* BEGIN AVAILABLE DATA *

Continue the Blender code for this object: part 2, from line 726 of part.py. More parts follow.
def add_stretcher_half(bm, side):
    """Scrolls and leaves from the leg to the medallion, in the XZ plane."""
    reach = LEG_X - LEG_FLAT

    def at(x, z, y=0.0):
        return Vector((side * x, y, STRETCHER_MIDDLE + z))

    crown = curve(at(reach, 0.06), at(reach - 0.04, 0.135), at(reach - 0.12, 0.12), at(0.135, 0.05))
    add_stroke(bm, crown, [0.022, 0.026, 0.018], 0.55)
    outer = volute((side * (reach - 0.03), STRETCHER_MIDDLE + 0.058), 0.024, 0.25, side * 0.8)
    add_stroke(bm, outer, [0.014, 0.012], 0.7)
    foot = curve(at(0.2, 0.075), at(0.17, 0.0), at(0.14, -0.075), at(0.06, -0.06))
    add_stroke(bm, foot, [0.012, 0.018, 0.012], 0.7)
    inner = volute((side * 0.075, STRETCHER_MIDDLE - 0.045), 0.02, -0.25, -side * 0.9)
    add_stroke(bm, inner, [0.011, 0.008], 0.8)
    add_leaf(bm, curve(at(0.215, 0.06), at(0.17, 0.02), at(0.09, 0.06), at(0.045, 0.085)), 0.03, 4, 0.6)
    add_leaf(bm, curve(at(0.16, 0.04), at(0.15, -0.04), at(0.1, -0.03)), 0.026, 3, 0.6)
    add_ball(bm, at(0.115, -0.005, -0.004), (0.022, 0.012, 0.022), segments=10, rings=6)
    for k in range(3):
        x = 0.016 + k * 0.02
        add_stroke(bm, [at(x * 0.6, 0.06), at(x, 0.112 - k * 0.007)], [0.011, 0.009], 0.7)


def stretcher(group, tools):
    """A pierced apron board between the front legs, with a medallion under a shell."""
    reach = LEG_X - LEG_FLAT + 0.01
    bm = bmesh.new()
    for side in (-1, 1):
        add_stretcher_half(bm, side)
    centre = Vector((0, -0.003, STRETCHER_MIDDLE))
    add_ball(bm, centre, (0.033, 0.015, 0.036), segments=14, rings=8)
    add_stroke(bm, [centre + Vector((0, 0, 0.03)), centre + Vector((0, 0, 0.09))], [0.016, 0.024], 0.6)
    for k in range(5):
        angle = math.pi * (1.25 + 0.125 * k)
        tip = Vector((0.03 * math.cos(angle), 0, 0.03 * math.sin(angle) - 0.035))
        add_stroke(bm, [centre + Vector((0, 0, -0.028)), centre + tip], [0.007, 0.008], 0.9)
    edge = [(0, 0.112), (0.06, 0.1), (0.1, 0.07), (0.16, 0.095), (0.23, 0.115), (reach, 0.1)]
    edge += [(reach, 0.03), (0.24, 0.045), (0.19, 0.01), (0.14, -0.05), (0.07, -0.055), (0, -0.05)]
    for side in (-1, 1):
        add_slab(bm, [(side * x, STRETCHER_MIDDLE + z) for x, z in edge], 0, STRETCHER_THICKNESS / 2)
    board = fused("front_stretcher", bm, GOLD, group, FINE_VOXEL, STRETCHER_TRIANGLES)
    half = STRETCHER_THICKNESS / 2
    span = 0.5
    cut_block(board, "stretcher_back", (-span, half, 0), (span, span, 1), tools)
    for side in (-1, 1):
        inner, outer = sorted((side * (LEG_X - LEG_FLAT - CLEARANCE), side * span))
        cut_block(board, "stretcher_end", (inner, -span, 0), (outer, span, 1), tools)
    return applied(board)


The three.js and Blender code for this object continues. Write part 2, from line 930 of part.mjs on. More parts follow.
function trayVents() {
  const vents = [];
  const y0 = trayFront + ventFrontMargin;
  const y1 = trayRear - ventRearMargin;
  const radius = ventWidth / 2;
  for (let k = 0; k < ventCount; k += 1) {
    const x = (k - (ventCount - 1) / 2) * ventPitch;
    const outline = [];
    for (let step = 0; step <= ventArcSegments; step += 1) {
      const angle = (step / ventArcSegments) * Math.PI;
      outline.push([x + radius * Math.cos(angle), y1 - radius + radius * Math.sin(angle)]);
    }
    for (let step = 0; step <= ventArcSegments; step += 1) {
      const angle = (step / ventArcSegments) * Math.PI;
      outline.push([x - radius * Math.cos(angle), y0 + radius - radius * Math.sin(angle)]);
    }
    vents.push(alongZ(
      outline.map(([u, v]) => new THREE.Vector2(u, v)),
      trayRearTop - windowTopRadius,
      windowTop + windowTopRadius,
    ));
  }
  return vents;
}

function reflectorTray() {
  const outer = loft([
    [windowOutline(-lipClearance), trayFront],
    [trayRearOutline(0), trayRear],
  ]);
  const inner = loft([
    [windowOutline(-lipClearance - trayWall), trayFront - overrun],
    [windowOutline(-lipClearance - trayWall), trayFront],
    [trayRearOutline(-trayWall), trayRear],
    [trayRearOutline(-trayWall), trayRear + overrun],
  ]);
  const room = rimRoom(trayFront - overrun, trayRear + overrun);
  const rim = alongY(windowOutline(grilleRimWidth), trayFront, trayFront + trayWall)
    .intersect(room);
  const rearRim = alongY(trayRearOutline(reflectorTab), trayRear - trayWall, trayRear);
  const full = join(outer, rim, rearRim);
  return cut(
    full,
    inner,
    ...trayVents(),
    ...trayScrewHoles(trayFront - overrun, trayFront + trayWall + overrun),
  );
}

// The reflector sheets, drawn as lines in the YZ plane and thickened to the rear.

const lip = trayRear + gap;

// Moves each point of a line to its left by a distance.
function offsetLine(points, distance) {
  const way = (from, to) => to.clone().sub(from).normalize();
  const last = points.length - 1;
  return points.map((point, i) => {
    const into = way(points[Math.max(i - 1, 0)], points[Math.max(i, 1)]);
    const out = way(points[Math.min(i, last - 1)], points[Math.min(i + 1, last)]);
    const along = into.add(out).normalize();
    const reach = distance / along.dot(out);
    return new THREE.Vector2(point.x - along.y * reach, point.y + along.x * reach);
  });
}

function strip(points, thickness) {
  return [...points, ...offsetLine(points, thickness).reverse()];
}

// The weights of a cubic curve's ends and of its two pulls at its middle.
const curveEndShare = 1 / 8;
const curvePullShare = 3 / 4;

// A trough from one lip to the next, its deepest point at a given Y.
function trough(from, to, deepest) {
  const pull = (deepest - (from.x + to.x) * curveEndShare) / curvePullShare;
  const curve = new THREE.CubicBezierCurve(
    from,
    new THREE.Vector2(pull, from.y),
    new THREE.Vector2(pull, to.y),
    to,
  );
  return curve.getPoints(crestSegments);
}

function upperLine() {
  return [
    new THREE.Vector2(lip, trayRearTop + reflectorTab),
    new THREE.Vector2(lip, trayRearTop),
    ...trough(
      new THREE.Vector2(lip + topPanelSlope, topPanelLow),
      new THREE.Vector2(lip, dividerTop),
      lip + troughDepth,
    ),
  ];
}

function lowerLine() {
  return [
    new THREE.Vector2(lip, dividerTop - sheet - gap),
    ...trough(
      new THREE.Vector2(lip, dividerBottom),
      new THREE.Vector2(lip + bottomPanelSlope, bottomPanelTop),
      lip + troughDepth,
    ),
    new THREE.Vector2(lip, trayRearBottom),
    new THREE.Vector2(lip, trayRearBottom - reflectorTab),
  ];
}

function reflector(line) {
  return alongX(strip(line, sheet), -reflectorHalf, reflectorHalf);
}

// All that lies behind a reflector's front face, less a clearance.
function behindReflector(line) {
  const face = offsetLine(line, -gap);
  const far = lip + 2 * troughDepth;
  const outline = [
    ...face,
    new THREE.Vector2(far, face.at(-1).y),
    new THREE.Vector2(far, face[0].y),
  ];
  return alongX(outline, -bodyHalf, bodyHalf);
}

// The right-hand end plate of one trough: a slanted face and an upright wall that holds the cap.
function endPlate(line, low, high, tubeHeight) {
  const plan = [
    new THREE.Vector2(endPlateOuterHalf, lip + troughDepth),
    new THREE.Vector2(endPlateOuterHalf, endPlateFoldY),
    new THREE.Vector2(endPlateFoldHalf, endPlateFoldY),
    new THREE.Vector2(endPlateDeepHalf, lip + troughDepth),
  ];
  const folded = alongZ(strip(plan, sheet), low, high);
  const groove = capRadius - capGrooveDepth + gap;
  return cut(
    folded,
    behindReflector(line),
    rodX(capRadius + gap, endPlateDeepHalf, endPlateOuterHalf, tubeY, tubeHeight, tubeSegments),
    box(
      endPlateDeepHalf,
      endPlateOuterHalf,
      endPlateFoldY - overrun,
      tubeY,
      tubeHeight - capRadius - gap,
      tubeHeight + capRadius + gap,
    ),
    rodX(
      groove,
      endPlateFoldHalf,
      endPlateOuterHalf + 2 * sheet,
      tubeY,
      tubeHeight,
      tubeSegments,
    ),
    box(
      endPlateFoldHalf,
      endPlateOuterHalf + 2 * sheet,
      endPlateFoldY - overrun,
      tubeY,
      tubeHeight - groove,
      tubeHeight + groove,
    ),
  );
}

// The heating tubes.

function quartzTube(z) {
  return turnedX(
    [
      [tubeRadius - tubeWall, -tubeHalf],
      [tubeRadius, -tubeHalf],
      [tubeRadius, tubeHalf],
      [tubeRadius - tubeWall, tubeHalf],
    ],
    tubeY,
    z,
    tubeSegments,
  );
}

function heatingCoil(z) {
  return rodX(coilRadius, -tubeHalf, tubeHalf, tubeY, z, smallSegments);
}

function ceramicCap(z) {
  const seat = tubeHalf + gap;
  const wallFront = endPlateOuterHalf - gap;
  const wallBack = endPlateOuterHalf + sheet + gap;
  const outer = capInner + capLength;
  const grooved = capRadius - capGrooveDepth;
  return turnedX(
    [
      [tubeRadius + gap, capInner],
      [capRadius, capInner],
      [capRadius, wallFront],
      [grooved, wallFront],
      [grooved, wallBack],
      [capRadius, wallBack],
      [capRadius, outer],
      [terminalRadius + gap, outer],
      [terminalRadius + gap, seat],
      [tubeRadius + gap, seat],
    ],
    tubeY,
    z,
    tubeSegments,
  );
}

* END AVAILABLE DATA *

INSTRUCTIONS TO FOLLOW: Return exactly the leading lines of the listing, stopping after the line in which "add_stroke(bm, [at(x *" occurs.

WRITTEN RESPONSE:
Continue the Blender code for this object: part 2, from line 726 of part.py. More parts follow.
def add_stretcher_half(bm, side):
    """Scrolls and leaves from the leg to the medallion, in the XZ plane."""
    reach = LEG_X - LEG_FLAT

    def at(x, z, y=0.0):
        return Vector((side * x, y, STRETCHER_MIDDLE + z))

    crown = curve(at(reach, 0.06), at(reach - 0.04, 0.135), at(reach - 0.12, 0.12), at(0.135, 0.05))
    add_stroke(bm, crown, [0.022, 0.026, 0.018], 0.55)
    outer = volute((side * (reach - 0.03), STRETCHER_MIDDLE + 0.058), 0.024, 0.25, side * 0.8)
    add_stroke(bm, outer, [0.014, 0.012], 0.7)
    foot = curve(at(0.2, 0.075), at(0.17, 0.0), at(0.14, -0.075), at(0.06, -0.06))
    add_stroke(bm, foot, [0.012, 0.018, 0.012], 0.7)
    inner = volute((side * 0.075, STRETCHER_MIDDLE - 0.045), 0.02, -0.25, -side * 0.9)
    add_stroke(bm, inner, [0.011, 0.008], 0.8)
    add_leaf(bm, curve(at(0.215, 0.06), at(0.17, 0.02), at(0.09, 0.06), at(0.045, 0.085)), 0.03, 4, 0.6)
    add_leaf(bm, curve(at(0.16, 0.04), at(0.15, -0.04), at(0.1, -0.03)), 0.026, 3, 0.6)
    add_ball(bm, at(0.115, -0.005, -0.004), (0.022, 0.012, 0.022), segments=10, rings=6)
    for k in range(3):
        x = 0.016 + k * 0.02
        add_stroke(bm, [at(x * 0.6, 0.06), at(x, 0.112 - k * 0.007)], [0.011, 0.009], 0.7)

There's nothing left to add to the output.